▶ **Your task**
Would you return the complete listing below word for word?
▼
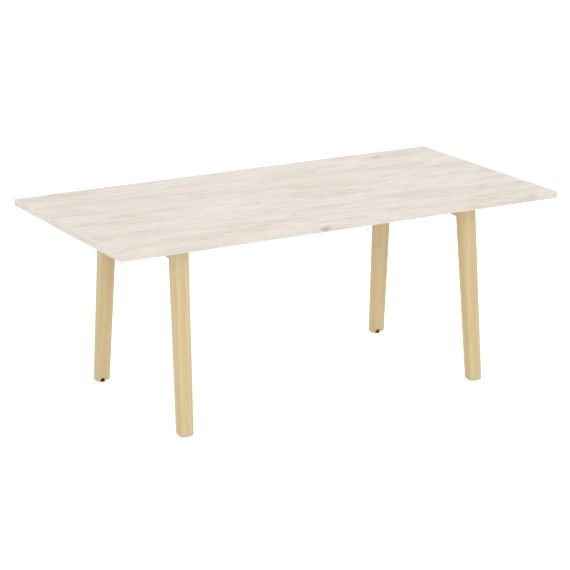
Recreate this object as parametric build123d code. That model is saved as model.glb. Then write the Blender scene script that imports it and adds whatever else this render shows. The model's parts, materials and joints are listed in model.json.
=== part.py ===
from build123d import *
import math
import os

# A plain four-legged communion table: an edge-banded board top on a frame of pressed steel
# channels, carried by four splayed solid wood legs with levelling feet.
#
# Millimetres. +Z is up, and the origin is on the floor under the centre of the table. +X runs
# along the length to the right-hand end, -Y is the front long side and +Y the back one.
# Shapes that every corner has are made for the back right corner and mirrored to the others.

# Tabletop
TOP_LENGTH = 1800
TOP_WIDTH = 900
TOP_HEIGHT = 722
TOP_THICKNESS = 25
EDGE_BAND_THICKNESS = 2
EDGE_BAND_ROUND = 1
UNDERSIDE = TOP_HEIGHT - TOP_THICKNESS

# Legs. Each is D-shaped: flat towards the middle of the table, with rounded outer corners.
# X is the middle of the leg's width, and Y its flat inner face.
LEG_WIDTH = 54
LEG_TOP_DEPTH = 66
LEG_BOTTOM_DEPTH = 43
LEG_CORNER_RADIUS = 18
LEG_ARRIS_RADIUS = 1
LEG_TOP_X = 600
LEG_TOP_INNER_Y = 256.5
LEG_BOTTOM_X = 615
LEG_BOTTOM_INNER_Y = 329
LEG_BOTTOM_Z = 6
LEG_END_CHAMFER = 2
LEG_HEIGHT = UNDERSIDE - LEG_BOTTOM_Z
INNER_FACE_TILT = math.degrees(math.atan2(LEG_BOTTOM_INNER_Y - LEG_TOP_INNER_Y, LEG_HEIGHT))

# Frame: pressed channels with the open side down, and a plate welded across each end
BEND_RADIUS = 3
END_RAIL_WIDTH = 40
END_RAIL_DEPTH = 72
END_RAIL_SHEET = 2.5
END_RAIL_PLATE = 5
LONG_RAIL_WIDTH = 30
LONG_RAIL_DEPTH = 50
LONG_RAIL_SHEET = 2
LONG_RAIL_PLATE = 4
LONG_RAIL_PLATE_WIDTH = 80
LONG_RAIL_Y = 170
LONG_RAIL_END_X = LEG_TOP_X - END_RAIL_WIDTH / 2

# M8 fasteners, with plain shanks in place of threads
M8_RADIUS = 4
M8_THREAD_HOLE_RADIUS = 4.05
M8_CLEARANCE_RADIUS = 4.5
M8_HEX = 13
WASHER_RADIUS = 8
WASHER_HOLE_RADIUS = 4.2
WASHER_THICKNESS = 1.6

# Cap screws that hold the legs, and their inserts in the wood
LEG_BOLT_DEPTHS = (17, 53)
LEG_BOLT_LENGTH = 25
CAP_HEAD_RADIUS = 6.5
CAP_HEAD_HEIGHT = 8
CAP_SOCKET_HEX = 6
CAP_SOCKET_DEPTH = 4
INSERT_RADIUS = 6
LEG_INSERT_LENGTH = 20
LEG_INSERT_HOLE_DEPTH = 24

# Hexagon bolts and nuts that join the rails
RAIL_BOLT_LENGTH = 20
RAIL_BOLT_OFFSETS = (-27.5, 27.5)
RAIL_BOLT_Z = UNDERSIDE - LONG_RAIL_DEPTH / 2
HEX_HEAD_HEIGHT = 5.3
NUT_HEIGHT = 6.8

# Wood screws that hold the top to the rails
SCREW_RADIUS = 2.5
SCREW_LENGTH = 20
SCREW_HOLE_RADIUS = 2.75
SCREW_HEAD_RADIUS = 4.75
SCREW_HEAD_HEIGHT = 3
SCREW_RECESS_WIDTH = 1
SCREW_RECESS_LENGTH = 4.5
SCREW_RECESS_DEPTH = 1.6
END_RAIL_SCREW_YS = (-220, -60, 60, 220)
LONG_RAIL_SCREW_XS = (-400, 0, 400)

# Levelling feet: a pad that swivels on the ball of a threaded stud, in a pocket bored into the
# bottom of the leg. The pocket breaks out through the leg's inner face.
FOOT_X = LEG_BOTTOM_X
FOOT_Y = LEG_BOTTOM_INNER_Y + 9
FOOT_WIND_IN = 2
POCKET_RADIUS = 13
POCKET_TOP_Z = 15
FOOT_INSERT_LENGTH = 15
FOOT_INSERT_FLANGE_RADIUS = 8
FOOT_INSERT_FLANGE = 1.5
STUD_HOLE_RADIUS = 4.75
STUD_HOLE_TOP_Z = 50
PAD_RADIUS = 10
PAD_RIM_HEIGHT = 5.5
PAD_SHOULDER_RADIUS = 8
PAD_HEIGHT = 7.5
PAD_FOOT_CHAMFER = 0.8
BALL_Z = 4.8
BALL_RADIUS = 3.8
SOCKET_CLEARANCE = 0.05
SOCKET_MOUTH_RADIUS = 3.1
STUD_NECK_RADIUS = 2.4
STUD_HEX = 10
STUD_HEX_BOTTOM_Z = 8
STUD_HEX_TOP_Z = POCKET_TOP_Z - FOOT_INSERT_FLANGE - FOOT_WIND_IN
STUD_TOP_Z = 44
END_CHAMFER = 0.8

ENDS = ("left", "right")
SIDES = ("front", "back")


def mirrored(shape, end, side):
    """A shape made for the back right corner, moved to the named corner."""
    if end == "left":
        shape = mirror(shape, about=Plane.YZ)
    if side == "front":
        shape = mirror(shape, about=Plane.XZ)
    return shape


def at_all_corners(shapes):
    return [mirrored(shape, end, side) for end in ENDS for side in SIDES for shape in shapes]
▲
▶ **In response**
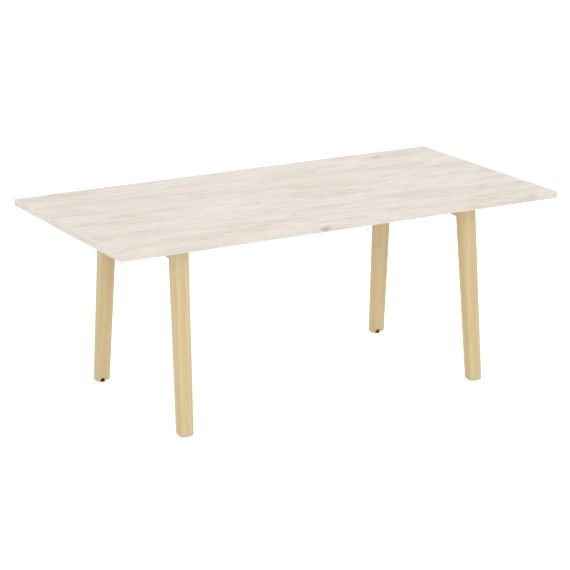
Recreate this object as parametric build123d code. That model is saved as model.glb. Then write the Blender scene script that imports it and adds whatever else this render shows. The model's parts, materials and joints are listed in model.json.
=== part.py ===
from build123d import *
import math
import os

# A plain four-legged communion table: an edge-banded board top on a frame of pressed steel
# channels, carried by four splayed solid wood legs with levelling feet.
#
# Millimetres. +Z is up, and the origin is on the floor under the centre of the table. +X runs
# along the length to the right-hand end, -Y is the front long side and +Y the back one.
# Shapes that every corner has are made for the back right corner and mirrored to the others.

# Tabletop
TOP_LENGTH = 1800
TOP_WIDTH = 900
TOP_HEIGHT = 722
TOP_THICKNESS = 25
EDGE_BAND_THICKNESS = 2
EDGE_BAND_ROUND = 1
UNDERSIDE = TOP_HEIGHT - TOP_THICKNESS

# Legs. Each is D-shaped: flat towards the middle of the table, with rounded outer corners.
# X is the middle of the leg's width, and Y its flat inner face.
LEG_WIDTH = 54
LEG_TOP_DEPTH = 66
LEG_BOTTOM_DEPTH = 43
LEG_CORNER_RADIUS = 18
LEG_ARRIS_RADIUS = 1
LEG_TOP_X = 600
LEG_TOP_INNER_Y = 256.5
LEG_BOTTOM_X = 615
LEG_BOTTOM_INNER_Y = 329
LEG_BOTTOM_Z = 6
LEG_END_CHAMFER = 2
LEG_HEIGHT = UNDERSIDE - LEG_BOTTOM_Z
INNER_FACE_TILT = math.degrees(math.atan2(LEG_BOTTOM_INNER_Y - LEG_TOP_INNER_Y, LEG_HEIGHT))

# Frame: pressed channels with the open side down, and a plate welded across each end
BEND_RADIUS = 3
END_RAIL_WIDTH = 40
END_RAIL_DEPTH = 72
END_RAIL_SHEET = 2.5
END_RAIL_PLATE = 5
LONG_RAIL_WIDTH = 30
LONG_RAIL_DEPTH = 50
LONG_RAIL_SHEET = 2
LONG_RAIL_PLATE = 4
LONG_RAIL_PLATE_WIDTH = 80
LONG_RAIL_Y = 170
LONG_RAIL_END_X = LEG_TOP_X - END_RAIL_WIDTH / 2

# M8 fasteners, with plain shanks in place of threads
M8_RADIUS = 4
M8_THREAD_HOLE_RADIUS = 4.05
M8_CLEARANCE_RADIUS = 4.5
M8_HEX = 13
WASHER_RADIUS = 8
WASHER_HOLE_RADIUS = 4.2
WASHER_THICKNESS = 1.6

# Cap screws that hold the legs, and their inserts in the wood
LEG_BOLT_DEPTHS = (17, 53)
LEG_BOLT_LENGTH = 25
CAP_HEAD_RADIUS = 6.5
CAP_HEAD_HEIGHT = 8
CAP_SOCKET_HEX = 6
CAP_SOCKET_DEPTH = 4
INSERT_RADIUS = 6
LEG_INSERT_LENGTH = 20
LEG_INSERT_HOLE_DEPTH = 24

# Hexagon bolts and nuts that join the rails
RAIL_BOLT_LENGTH = 20
RAIL_BOLT_OFFSETS = (-27.5, 27.5)
RAIL_BOLT_Z = UNDERSIDE - LONG_RAIL_DEPTH / 2
HEX_HEAD_HEIGHT = 5.3
NUT_HEIGHT = 6.8

# Wood screws that hold the top to the rails
SCREW_RADIUS = 2.5
SCREW_LENGTH = 20
SCREW_HOLE_RADIUS = 2.75
SCREW_HEAD_RADIUS = 4.75
SCREW_HEAD_HEIGHT = 3
SCREW_RECESS_WIDTH = 1
SCREW_RECESS_LENGTH = 4.5
SCREW_RECESS_DEPTH = 1.6
END_RAIL_SCREW_YS = (-220, -60, 60, 220)
LONG_RAIL_SCREW_XS = (-400, 0, 400)

# Levelling feet: a pad that swivels on the ball of a threaded stud, in a pocket bored into the
# bottom of the leg. The pocket breaks out through the leg's inner face.
FOOT_X = LEG_BOTTOM_X
FOOT_Y = LEG_BOTTOM_INNER_Y + 9
FOOT_WIND_IN = 2
POCKET_RADIUS = 13
POCKET_TOP_Z = 15
FOOT_INSERT_LENGTH = 15
FOOT_INSERT_FLANGE_RADIUS = 8
FOOT_INSERT_FLANGE = 1.5
STUD_HOLE_RADIUS = 4.75
STUD_HOLE_TOP_Z = 50
PAD_RADIUS = 10
PAD_RIM_HEIGHT = 5.5
PAD_SHOULDER_RADIUS = 8
PAD_HEIGHT = 7.5
PAD_FOOT_CHAMFER = 0.8
BALL_Z = 4.8
BALL_RADIUS = 3.8
SOCKET_CLEARANCE = 0.05
SOCKET_MOUTH_RADIUS = 3.1
STUD_NECK_RADIUS = 2.4
STUD_HEX = 10
STUD_HEX_BOTTOM_Z = 8
STUD_HEX_TOP_Z = POCKET_TOP_Z - FOOT_INSERT_FLANGE - FOOT_WIND_IN
STUD_TOP_Z = 44
END_CHAMFER = 0.8

ENDS = ("left", "right")
SIDES = ("front", "back")


def mirrored(shape, end, side):
    """A shape made for the back right corner, moved to the named corner."""
    if end == "left":
        shape = mirror(shape, about=Plane.YZ)
    if side == "front":
        shape = mirror(shape, about=Plane.XZ)
    return shape


def at_all_corners(shapes):
    return [mirrored(shape, end, side) for end in ENDS for side in SIDES for shape in shapes]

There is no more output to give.